In early 2020, Sport Australia funded a two-day workshop aimed at professional female athletes to build their broadcast skills.
Rugby 7s player Alicia Lucas explained it was “a great way to push female voices in sport”. Rugby Australia’s Head of Women’s Rugby and Rugby Participation, Jilly Collins said:
This is actually changing the face of what sports commentary looks like, to bring different flavours, options and expertise.
Grassroots action is further challenging the status quo. The Outer Sanctum podcast is an all-female footy fan panel that made immediate headlines calling out derogatory comments about female athletes and journalists.
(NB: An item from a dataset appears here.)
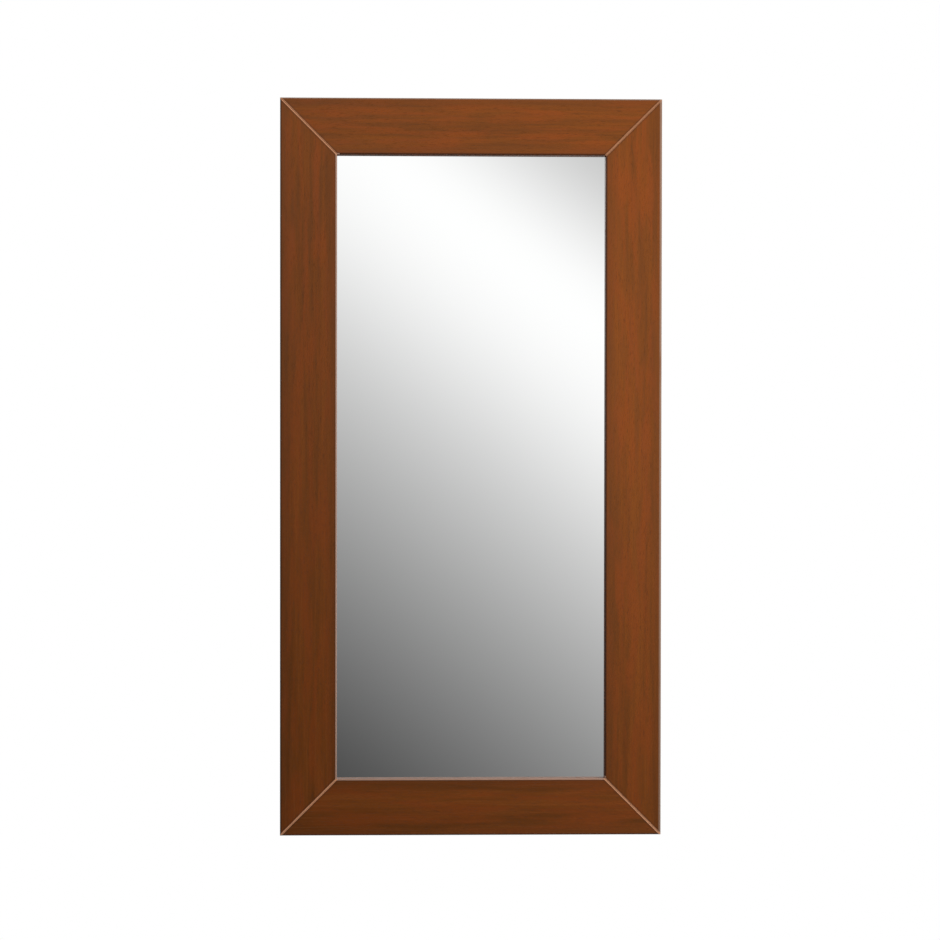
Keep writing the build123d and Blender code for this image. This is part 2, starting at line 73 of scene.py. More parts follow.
# Studio: lamps, the floor that fades to the white backdrop, and the glow that gloss reflects
FLOOR_DROP = 0.34
FLOOR_RADIUS = 1.0
FLOOR_TONE = (0.76, 0.76, 0.76, 1.0)
SHADOW_RADIUS = 0.35
WHITE_RADIUS = 0.72
AMBIENT = 0.22
LAMP_AIM = (0.0, -0.12, 0.05)
LAMP_SIZE = 0.25
TOP_PLACE = (-0.10, -0.60, 0.80)
TOP_POWER = 3.8
RIGHT_PLACE = (0.82, -0.62, 0.16)
RIGHT_POWER = 9.8
BACK_AIM = (0.0, 0.0, 0.0)
BACK_PLACE = (-1.5, 1.9, 1.3)
BACK_SIZE = 1.2
BACK_POWER = 24.0
GLOW_LEFT = -0.22
GLOW_RIGHT = 0.14
GLOW_TILT = 0.76
GLOW_BOTTOM = 0.0865
GLOW_TOP = 0.1305
GLOW_AHEAD = (0.72, 0.96)
GLOW_ASIDE = 0.38
GLOW_CURVE = 2.2
GLOW_LEVEL = 1.06
BOTTOM_FADE = {"rate": 2.692, "bend": 0.165, "most": 0.72}
TOP_FADE = {"rate": 3.887, "bend": 0.13, "most": 0.24}
FADE_END_BEND = 0.1

# Fasteners: heads of the countersunk screws, the catch's pan-head screws and the brads
SCREW_HEAD = 4.8 * MM
SCREW_SINK = 1.0 * MM
PAN_HEAD = 5.6 * MM
PAN_RISE = 1.5 * MM
BRAD_HEAD = 1.6 * MM
BRAD_DEPTH = 0.5 * MM
BRAD_RISE = 0.15 * MM
LEAF_THICKNESS = 1.0 * MM
LEAF_SCREW_INSET = 6.7 * MM
LEAF_SCREW_END = 16.0 * MM
LEAF_SCREWS = 5
EAR_THICKNESS = 3.0 * MM
EAR_SCREW_SPREAD = 21.5 * MM

# Wood finish, as light that it sends back
DOOR_LIGHT = (0.186, 0.0490, 0.0052, 1.0)
DOOR_DARK = (0.110, 0.0310, 0.0034, 1.0)
DOOR_RED = (0.196, 0.0420, 0.0050, 1.0)
DOOR_TONES = (DOOR_LIGHT, DOOR_DARK, DOOR_RED)
EDGE_BROWN = (0.102, 0.0295, 0.0052, 1.0)
# Stain with painted shade, for the dark edges and the dark lines along the mitres
STAIN_AND_SHADE = (0.022, 0.008, 0.004, 1.0)
# Painted highlight on the outer round at the right and top
OUTER_HIGHLIGHT = (0.205, 0.122, 0.082, 1.0)
BARE_WOOD = (0.60, 0.300, 0.165, 1.0)
# Painted highlight on the sight edge at the left and below
SIGHT_HIGHLIGHT = (0.365, 0.220, 0.160, 1.0)
PORE_BROWN = (0.03, 0.012, 0.006, 1.0)
DOOR_SHINE = 0.21
DOOR_GLOSS = 0.24
CARCASS_SHINE = 0.42
CARCASS_GLOSS = 0.2
BEECH_LIGHT = (0.60, 0.41, 0.24, 1.0)
BEECH_DARK = (0.46, 0.29, 0.155, 1.0)
BEECH_RED = (0.56, 0.33, 0.19, 1.0)
BEECH_TONES = (BEECH_LIGHT, BEECH_DARK, BEECH_RED)
BEECH_SHINE = 0.5
BEECH_GLOSS = 0.3

# Other finishes
SILVER = (0.955, 0.96, 0.957, 1.0)
SILVER_HAZE = (0.945, 0.95, 0.947, 1.0)
MIRROR_EDGE = (0.25, 0.5, 0.42, 1.0)
CLEAR_GLASS = (0.95, 0.985, 0.97, 1.0)
SHELF_EDGE = (0.42, 0.72, 0.60, 1.0)
BACK_CREAM = (0.66, 0.60, 0.50, 1.0)
BACK_FLECK = (0.52, 0.45, 0.36, 1.0)
BACKER_BROWN = (0.30, 0.20, 0.12, 1.0)
BACKER_FLECK = (0.20, 0.125, 0.07, 1.0)
FOAM_WHITE = (0.75, 0.75, 0.72, 1.0)
PAD_GREY = (0.62, 0.62, 0.58, 1.0)
NICKEL = (0.60, 0.575, 0.53, 1.0)
HINGE_STEEL = (0.47, 0.455, 0.43, 1.0)
PLATE_STEEL = (0.42, 0.425, 0.43, 1.0)
CATCH_BROWN = (0.19, 0.11, 0.065, 1.0)
MAGNET_BLACK = (0.05, 0.05, 0.052, 1.0)


def new_node(tree, kind, **settings):
    """Adds a node of this kind with these settings."""
    made = tree.nodes.new(kind)
    for name, value in settings.items():
        setattr(made, name, value)
    return made


def feed(tree, socket, value):
    """Links an output to a socket, or sets the socket to a plain value."""
    if isinstance(value, bpy.types.NodeSocket):
        tree.links.new(value, socket)
    elif value is not None:
        socket.default_value = value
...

They have since been part of the push to call out gendered language in sport.
This week, new webisode show All In debuted with hosts Samantha Lane and Emma Race enjoying a casual chat with footballer and boxer Tayla Harris.
Siren, a collective of Australian women’s sports advocates, content creators and fans are using their knowledge to elevate women’s voices.
These initiatives, alongside what appears to be a wider appetite for diversity in sports broadcasting, is enabling a broader range of voices to call and write about Australian sport. They may not sit still long enough to pose for postage stamps.